The reason that the authority needs to regain the trust of parents isn't just about any feelgood factor. It's because at present about 40% of the borough's parents send their children to private schools or to other boroughs - and inevitably local schools suffer.
 | Hackney's social profile Second poorest area in country 30% of adults have no qualifications 80% pupils ethnic minority 43% pupils eligible for free school meals 53% pupils speak English as second language |
And Mr Wood says with some pleasure that the first city academy planned for the authority has had 600 applications for 180 places - with the vast majority of applicants coming from within the borough.
"Parents are very intelligent, very good at smelling out what's working and not working," he says, and the prospect of more parents queuing to send their children to local schools will reverse a recent history of under-performing schools with places to spare.
'Too much sociology'
Hackney has more social problems than most parts of the country. But Mr Wood says that they must not be used as a reason for not raising standards.
In the past, he says, Hackney suffered from too much focusing on the problems of deprivation, "too much indulgence in sociology", rather than getting on with the task of giving children a good education.
"The failure of that analysis, [where deprivation is the reason for educational failure] is that it still leaves children without the skills they need. It keeps them in an educational poverty trap."

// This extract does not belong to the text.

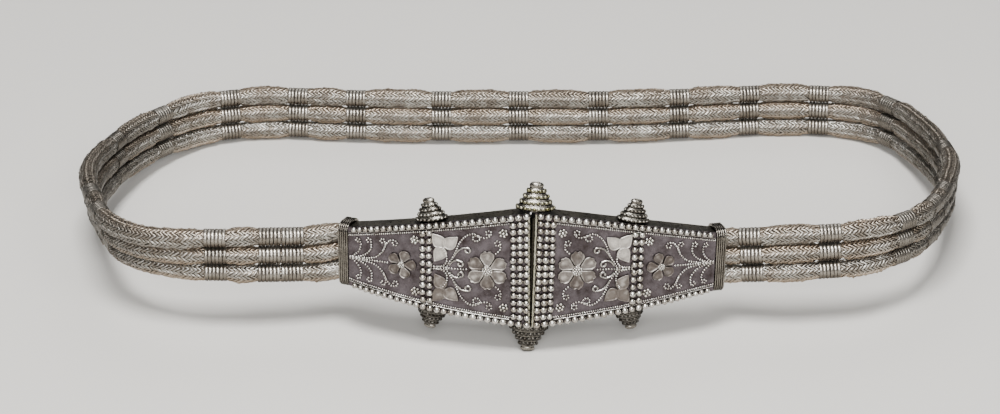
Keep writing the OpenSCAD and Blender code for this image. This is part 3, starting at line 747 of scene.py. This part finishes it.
# Fused grains: each has a small sharp highlight on its worn crown, and brown grime at its foot
grain_metal = metal_finish("fused silver grains, worn bright", "#e0ddd6", "#aea79d", "#5d534a",
                           patch=5.0, shine=0.24, under=0.4)
# Beaded wire: bright dotted lines, the whitest thing on the dark ground
filigree_metal = metal_finish("beaded silver wire", "#e8e5df", "#b7b0a8", "#4f4645",
                              patch=4.0, shine=0.26, under=0.4)
# Round wire: a thin unbroken highlight along its top, dark where it meets the ground
plain_wire = metal_finish("round silver wire, soldered flat", "#e2dfd8", "#a8a199", "#3d3534",
                          patch=4.0, shine=0.24, crowned=False, dirt=0.5)
# Rim wire: the same highlight, yellower, as on the old solder beside the slot
rim_metal = metal_finish("silver rim wire, olive tarnish", "#cfccbc", "#98947f", "#2d2a22",
                         patch=4.0, shine=0.24, crowned=False, dirt=0.5)
# Cut sheet: satin petals, grey to warm brown from one to the next, with bright rubbed rims
petal_metal = metal_finish("cut silver petals, rubbed", "#e2dcd4", "#7f7770", "#433a38",
                           patch=2.0, shine=0.34, metallic=0.9, dirt=0.8, under=0.3)

# Grains laid on points: each point says how large its grain is and which way it faces.
# Crown is 1 on a grain's outer side, and 0 at its foot.
granulation, given = growing_tree("granulation", {"Grain Detail": 2})
ball = add(granulation, "GeometryNodeMeshIcoSphere",
           inputs={"Radius": 0.5, "Subdivisions": given["Grain Detail"]}).outputs[0]
ball_out = add(granulation, "ShaderNodeSeparateXYZ",
               inputs={0: add(granulation, "GeometryNodeInputPosition").outputs[0]}).outputs[2]
ball_crown = add(granulation, "ShaderNodeMapRange",
                 inputs={"Value": ball_out, "From Min": -0.3, "From Max": 0.35}).outputs[0]
ball = add(granulation, "GeometryNodeStoreNamedAttribute",
           inputs={0: ball, "Name": "crown", "Value": ball_crown}).outputs[0]
facing = {}
for label in ("size", "along", "outward"):
    facing[label] = add(granulation, "GeometryNodeInputNamedAttribute",
                        {"data_type": "FLOAT_VECTOR"}, {"Name": label}).outputs[0]
turned = add(granulation, "FunctionNodeAxesToRotation",
             {"primary_axis": "Z", "secondary_axis": "X"},
             {0: facing["outward"], 1: facing["along"]}).outputs[0]
grains = add(granulation, "GeometryNodeInstanceOnPoints",
             inputs={0: given["Geometry"], "Instance": ball, "Rotation": turned,
                     "Scale": facing["size"]}).outputs[0]
finish_tree(granulation, given, grains)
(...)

But it is still worth looking at the social context of pupils at school in the borough.
Poor attendance
It's the second poorest area in England, more than two out of five pupils qualify for free school meals, more than half have English as a second language, four out of five pupils are black or ethnic minority.
Schools, which have among the worst attendance records in the country, also have problems with high pupil turnover, with some primary schools having classes where three-quarters of pupils did not start in the same school.
Among the reasons given by Diane Abbott for opting out of Hackney state schools was the poor academic of black boys.
Mike Tomlinson, the trust's chairman and former chief inspector of schools, has said that this underachievement is not acceptable, but that it is at least now the case that only 2% of black boys leave Hackney schools without any qualifications.
There are also wider efforts to offer more support for pupils, such as the "extended school" concept, where schools offer a broader range of social services - and practical benefits such as a quiet place for pupils to work in the evening after lessons have finished.
But whatever schools are labelled, or no matter what initiatives are launched and regardless of the politics, Alan Wood says that for parents there are more pressing questions: is it a good school and is there a place for my child?